Jealousy can wreak havoc in a relationship. It makes you fearful, questioning, insecure, and suspicious on a constant basis. It prevents you from truly letting go, having a good time, and letting your guard down. Instead, you’re preoccupied with thoughts like: “is he cheating on me?” or “who is she texting right now?”

Some jealous feelings are founded in experience. If your last couple of girlfriends cheated on you, there might be a reason to be suspicious of anyone new. But of course, protecting yourself from being hurt again by acting on your jealous feelings doesn’t serve you. In fact, it can damage an otherwise perfectly lovely relationship.

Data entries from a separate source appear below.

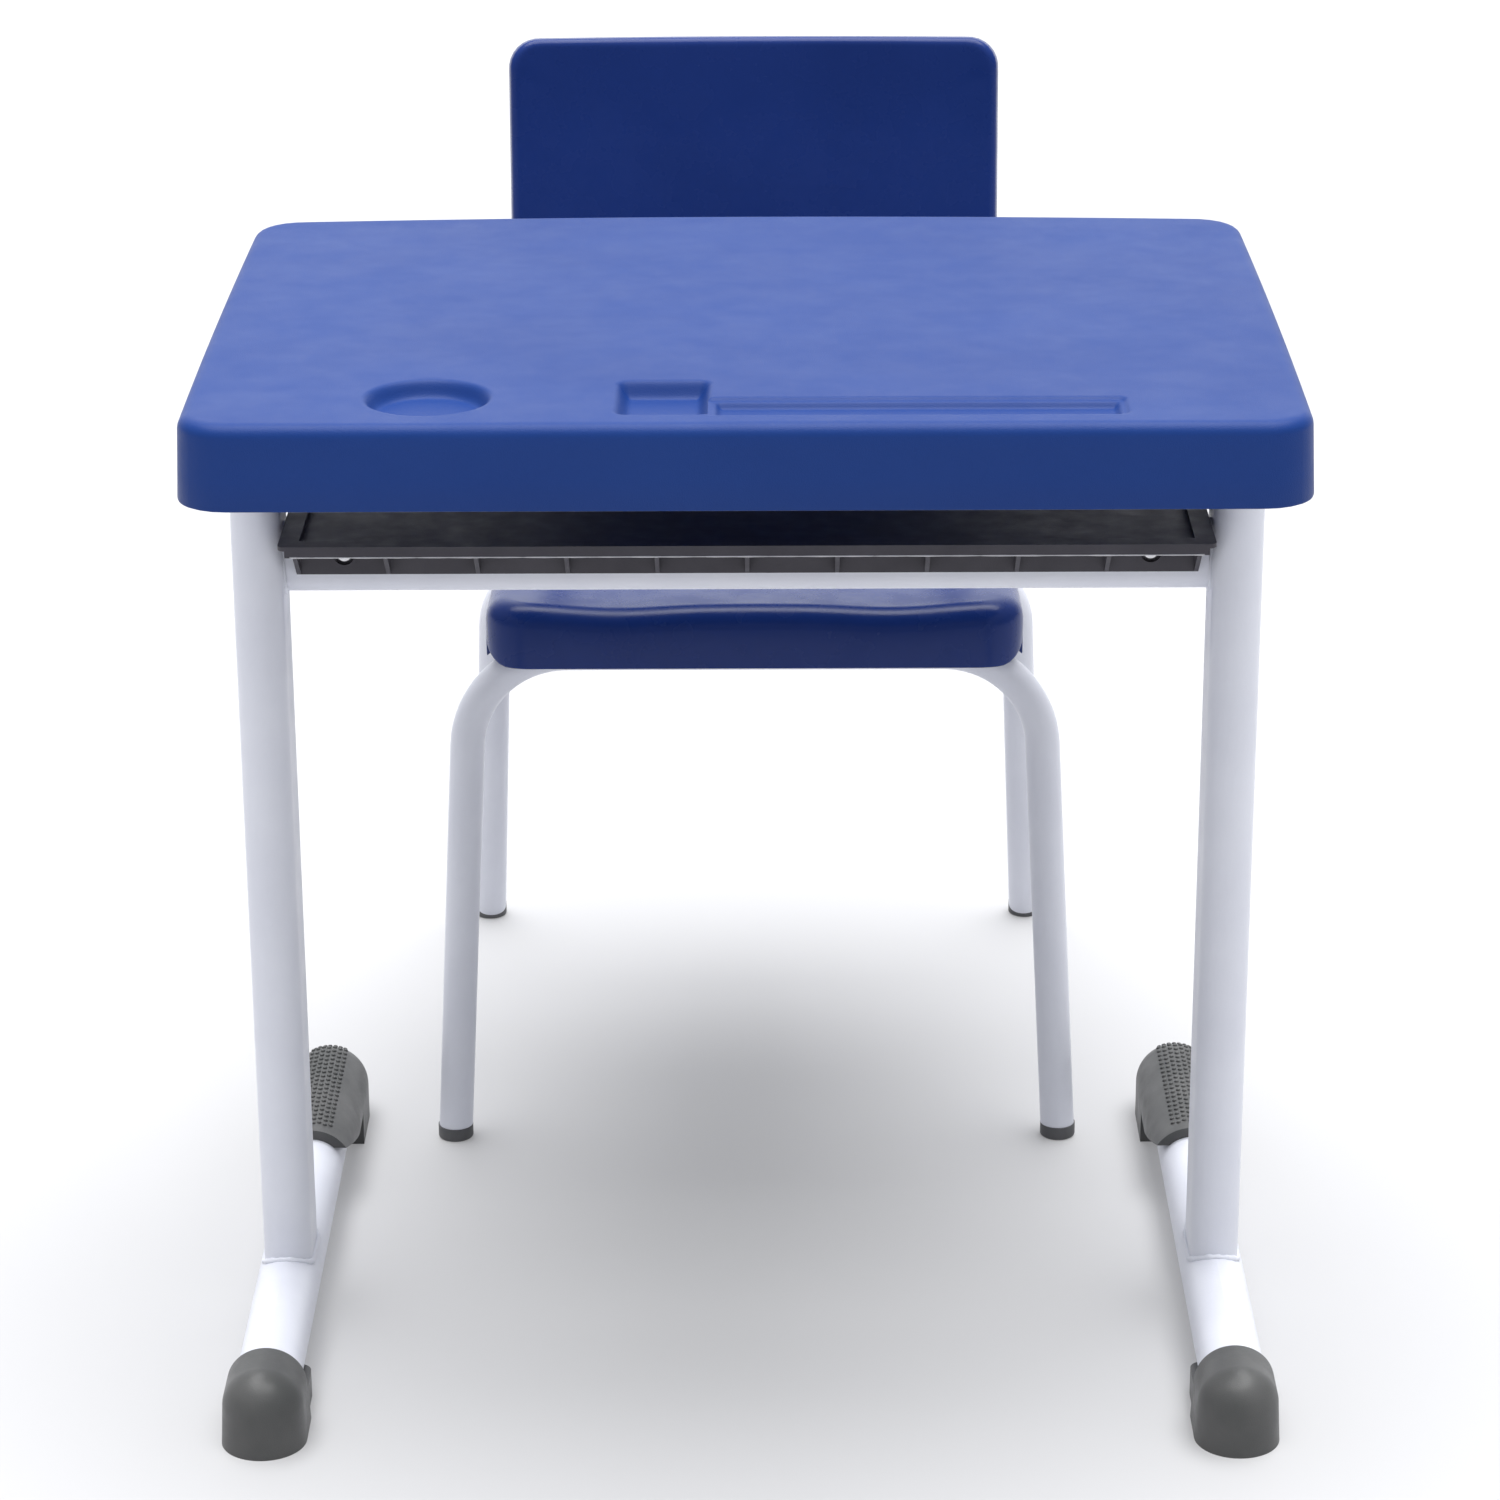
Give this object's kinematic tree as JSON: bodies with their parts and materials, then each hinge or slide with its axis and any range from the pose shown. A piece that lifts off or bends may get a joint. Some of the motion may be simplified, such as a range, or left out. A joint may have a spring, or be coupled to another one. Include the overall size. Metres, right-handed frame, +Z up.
{
  "type": "student desk and chair set",
  "caption": "School desk on a two-post steel frame with a moulded top and a book tray, and its free-standing shell chair.",
  "frame": {"origin": "on the floor, at the centre of the whole set's bounding box", "axes": "+Z up, +Y from the desk's far edge towards the sitter's side and the chair, +X to the right when looking along +Y"},
  "size_m": [0.615, 0.8264, 0.6617],
  "materials": {
    "top_plastic": "fine satin grain",
    "seat_plastic": "gloss",
    "tray_plastic": "satin",
    "cover_plastic": "satin",
    "cap_plastic": "satin",
    "painted_steel": "smooth powder coat",
    "rivet_metal": "plain",
    "screw_steel": "zinc plated"
  },
  "bodies": {
    "desk": {"desk_top": "top_plastic", "top_screws": "screw_steel", "threaded_inserts": "screw_steel", "top_rail": "painted_steel", "left_rail_cap": "cap_plastic", "right_rail_cap": "cap_plastic", "left_post": "painted_steel", "right_post": "painted_steel", "crossbar": "painted_steel", "left_foot_tube": "painted_steel", "right_foot_tube": "painted_steel", "left_front_foot_cover": "cover_plastic", "right_front_foot_cover": "cover_plastic", "left_rear_foot_cover": "cover_plastic", "right_rear_foot_cover": "cover_plastic", "foot_cover_rivets": "rivet_metal", "book_tray": "tray_plastic", "tray_rivets": "rivet_metal", "left_tray_hanger": "painted_steel", "right_tray_hanger": "painted_steel", "hanger_rivets": "rivet_metal"},
    "chair": {"front_leg_frame": "painted_steel", "rear_leg_frame": "painted_steel", "left_chair_rail": "painted_steel", "right_chair_rail": "painted_steel", "chair_tube_plugs": "cap_plastic", "left_front_leg_cap": "cap_plastic", "right_front_leg_cap": "cap_plastic", "left_rear_leg_cap": "cap_plastic", "right_rear_leg_cap": "cap_plastic", "chair_seat": "seat_plastic", "seat_rivets": "rivet_metal", "chair_backrest": "seat_plastic", "backrest_rivets": "rivet_metal"}
  },
  "joints": [
    {"name": "chair_slide", "type": "slide", "parent": "desk", "child": "chair", "axis": [0, 1, 0], "range_m": [-0.29, 0.5]}
  ]
}
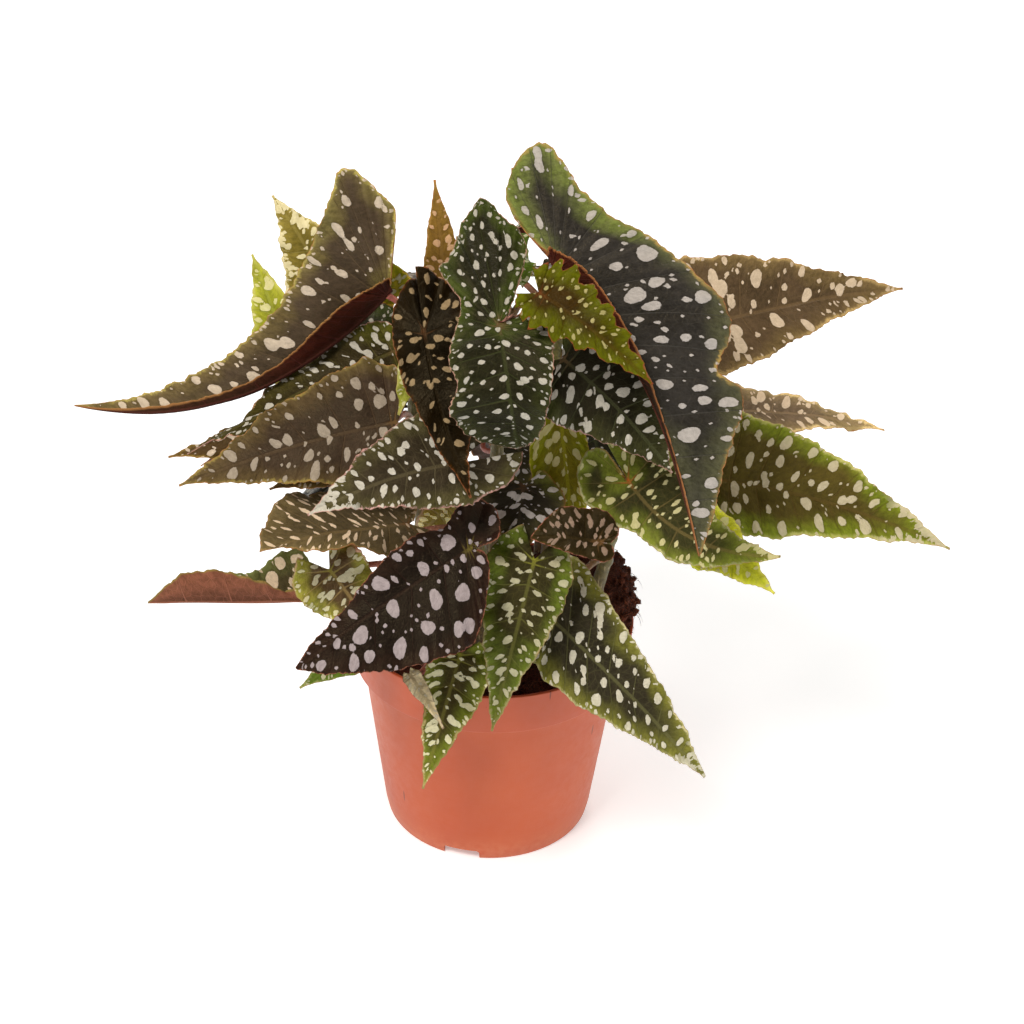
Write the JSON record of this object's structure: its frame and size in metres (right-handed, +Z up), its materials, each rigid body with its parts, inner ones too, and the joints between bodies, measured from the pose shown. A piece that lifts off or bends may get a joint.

Instead of ruminating in your feelings of jealousy, no matter how real or “honest” those feelings seem, take a step back. Ask yourself: how is this jealousy serving my relationship? Is there a way I can look at things differently? Is there something I’m not seeing?

The purpose of this exercise is to take yourself out of the cycle of giving in to jealous feelings. They are rooted in fear. If you have to track your boyfriend’s phone or scroll through his messages when he’s in the bathroom because you’re afraid he’s cheating, do you think this is a healthy way to be in a relationship?

If you react to someone you love out of fear – even if it’s fear of losing the relationship – you won’t get the love and connection it is that you really want. You will only get a defensive response, no matter what the truth is.

Instead of acting out of fear, ask yourself where the jealousy comes from. Did your partner say or do something to hurt you in the past, that perhaps you haven’t fully addressed? Or are you acting out of fear of past hurts that he had nothing to do with? Or are you reacting to suspicions that you have of being unlovable – assuming that he must be looking for someone else because surely he wouldn’t love you?

All of these are reactions based in fear. Instead of giving in to your fears, try a different approach. Ask yourself where these feelings are really coming from. Tell yourself that you are enough. If you want a lasting, loving relationship, you have to love yourself first. Let your fear and jealousy go, and take things one day at a time if need be. See how your relationship can change with that one step.